Alamon: Reality bites

IT HAS been a nagging suspicion that now may finally find confirmation. It has been said that those born in between 1965 to 1981 comprise the lost generation.

Sandwiched between the overachieving baby boomers and the exciting millennials, Gen X’ers are considered the average and boring middle children to their precocious elder and younger siblings.

The former experienced the ravages of war and rebuilt their societies from the rubble while the latter has the dizzying prospects of the digitally interconnected present and future in their hands.

As members of the so-called lost generation approach middle age with the older ones in the twilight of their years, is it now prudent to make that declaration about the sad fate of my generation?

A recent online article has been making the rounds lately that tried to placate the unenviable position of Generation X as a nondescript generation given our unremarkable achievements.

Before arguing that Gen X’ers now occupy high positions in business and are actually responsible for the technological and organizational innovations that everyone enjoy nowadays, the report also praised the demographic set between the ages of 53 and 37 as a group that is as tech savvy as the millennials.

According to a CNBC research, they actually spend the most time shopping online and are habitually addicted to social media compared to any other generation. It is curious that the worst observations that we hold against the millennials as internet-hooked online addicts are actually our own traits!

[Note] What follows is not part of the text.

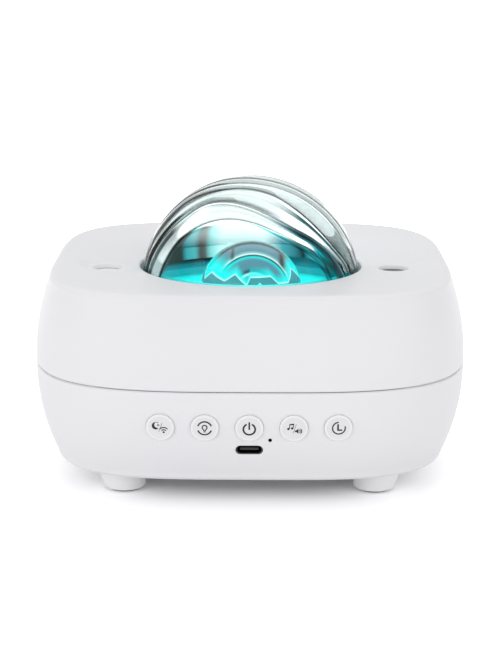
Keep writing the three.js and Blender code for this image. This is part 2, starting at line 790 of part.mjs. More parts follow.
function heatSinkBody() {
  const baseZ = sinkTopZ - heatSink.thick;
  let made = join(
    rod(heatSink.radius, baseZ, sinkTopZ, 0, 0, sides.middle),
    rod(heatSink.boss, sinkTopZ - joinDepth, deckTopZ - heatSink.bossDrop, 0, 0, sides.middle),
  );
  for (let i = 0; i < heatSink.finCount; i += 1) {
    const x = (i - (heatSink.finCount - 1) / 2) * heatSink.finPitch;
    const reach = Math.sqrt(heatSink.radius ** 2 - (Math.abs(x) + heatSink.fin / 2) ** 2);
    const [x0, x1] = [x - heatSink.fin / 2, x + heatSink.fin / 2];
    made = join(made, block(x0, x1, -reach, reach, finZ, baseZ + joinDepth));
  }
  return made;
}

function ledBoard() {
  return rod(led.boardRadius, ledBoardZ, ledBoardZ + led.boardThick, 0, 0, 6);
}

function ledEmitter() {
  const low = ledBoardZ + led.boardThick + seatGap;
  const shoulder = low + led.baseThick;
  const half = led.base / 2;
  const lens = turned(
    [
      [0, low],
      [led.lens, low],
      [led.lens, shoulder],
      [led.lens * Math.cos(Math.PI / 4), shoulder + led.lensHeight * Math.sin(Math.PI / 4)],
      [0, shoulder + led.lensHeight],
    ],
    sides.round,
  );
  return join(block(-half, half, -half, half, low, shoulder), solid(lens));
}

function laserBarrel(sign) {
  const neckZ = barrelBottomZ + laser.neckLength;
  const profile = [
    [0, barrelBottomZ],
    [laser.neck, barrelBottomZ],
    [laser.neck, neckZ],
    [laser.barrel, neckZ],
    [laser.barrel, barrelTopZ],
    [0, barrelTopZ],
  ];
  return solid(turned(profile, sides.round).translate(sign * laserX, laser.y, 0));
}

function laserWindow(sign) {
  return rod(laser.barrel, windowTopZ - laser.window, windowTopZ, sign * laserX, laser.y);
}

function footBody([sx, sy]) {
  const topZ = body.bottomZ - seatGap;
  const recessZ = foot.soleZ + pad.recess;
  const leanFromZ = foot.soleZ + foot.edge;
  const recess = pad.radius + seatGap;
  const profile = [
    [0, recessZ],
    [recess, recessZ],
    [recess, foot.soleZ],
    [foot.soleRadius - foot.edge, foot.soleZ],
    [foot.soleRadius, leanFromZ],
    [foot.topRadius, topZ],
    [foot.peg, topZ],
    [foot.peg, topZ + foot.pegLength],
    [0, topZ + foot.pegLength],
  ];
  const leaning = moved(turned(profile, sides.round), (p) => {
    const outside = Math.hypot(p.x, p.y) > recess + foot.lean / 10 || p.z > recessZ + seatGap;
    const share = outside ? Math.min(1, Math.max(0, (p.z - leanFromZ) / (topZ - leanFromZ))) : 0;
    p.x += sx * foot.lean * share;
    p.y += sy * foot.lean * share;
  });
  return solid(leaning.translate(sx * (footX - foot.lean), sy * (footY - foot.lean), 0));
}

function footPad([sx, sy]) {
  const [x, y] = [sx * (footX - foot.lean), sy * (footY - foot.lean)];
  return rod(pad.radius, 0, foot.soleZ + pad.recess - seatGap, x, y);
}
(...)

But the same article also cited a Pew Research that has found my generation to be less distinct politically than other generations.

Between the conservatism and the liberalism of the baby boomer and the millenials respectively, the Gen X’ers as a whole, take on a safe vaccilating position in between.

Queried on a host of items about their political beliefs, the Gen X’ers, on average, are found to take either a conservative or liberal position with almost equal chances giving credence to the observation that indeed, the generation is lost and confused.

I am reminded of the 1994 Ben Stiller film, “Reality Bites” and how it eloquently raised what it considers to be the main problematique of my generation. Caught between two dominant proclivities: pursuing the yuppie lifestyle and selling out, on the one hand, or refusing to participate in the phony inherited world created by their parents, the Gen X’ers are supposed to make tough choices between the two.

The romantic option was, of course, to follow Holden Caulfield’s rejection of the adult world which in my generation manifested in the grunge and slacker ethos. This was an anti-intellectual unconscious resistance very well represented by pop culture anti-heros such as Beavis and Butthead and Bill and Ted.

Until, of course, the demographic traps set in and once rebellious rockers become parents themselves. The horrors of domestication then set in properly documented in the most recent sequel to the Before Sunset (to Midnight and Sunrise) movie franchises.

For all our generations vaunted rebellious cred, most of us, actually became just like our parents with the same inherited ambiguities and uncertainties despite our best efforts for control and micromanagement.

We ended up taking on the same phony duties and responsibilities that we abhorred in our youth because there are children who must be sent to school and ageing parents to take care of.

All these without the same kind of unbridled affluence and excess that the global political economy allowed during the heady 70s and 80s. As global capitalism experience greater cycles of bust as opposed to growth, the post- millennium era saw the demise of job security and tenure.

Actually, the millenial generation is also facing the same losing proposition in a few decades or so as global capitalism continue its downward spiral. It may even be the case that they will have it much worse with the looming resource wars and environmental crisis.

Every generation face the same question eventually. Are they going to continue with the path their parents’ generation laid out for them or will they blaze their own trail towards uncharted territories?

Generation X, my generation, in general, has abdicated on that chance to chart new worlds in favor of deadbeat jobs that pay mortgages and college tuitions.

The feigned confusion and cultural rebellion were no match to the material need for survival in an increasingly precarious world.

But there are genuine rebels in every generation who have turned their backs on these limited life options to choose truly alternative lifestyles.

There were already baby boomers questioning the hegemony of global capitalism just as their Generation X heirs continue to bring this struggle after the turn of the millennium all over the developed and developing word.

Now, they are joined by courageous millennials who, like them before, have come to the awareness that, across the generations, a radical overhaul of this cyclical system is our only guarantee of true and genuine change.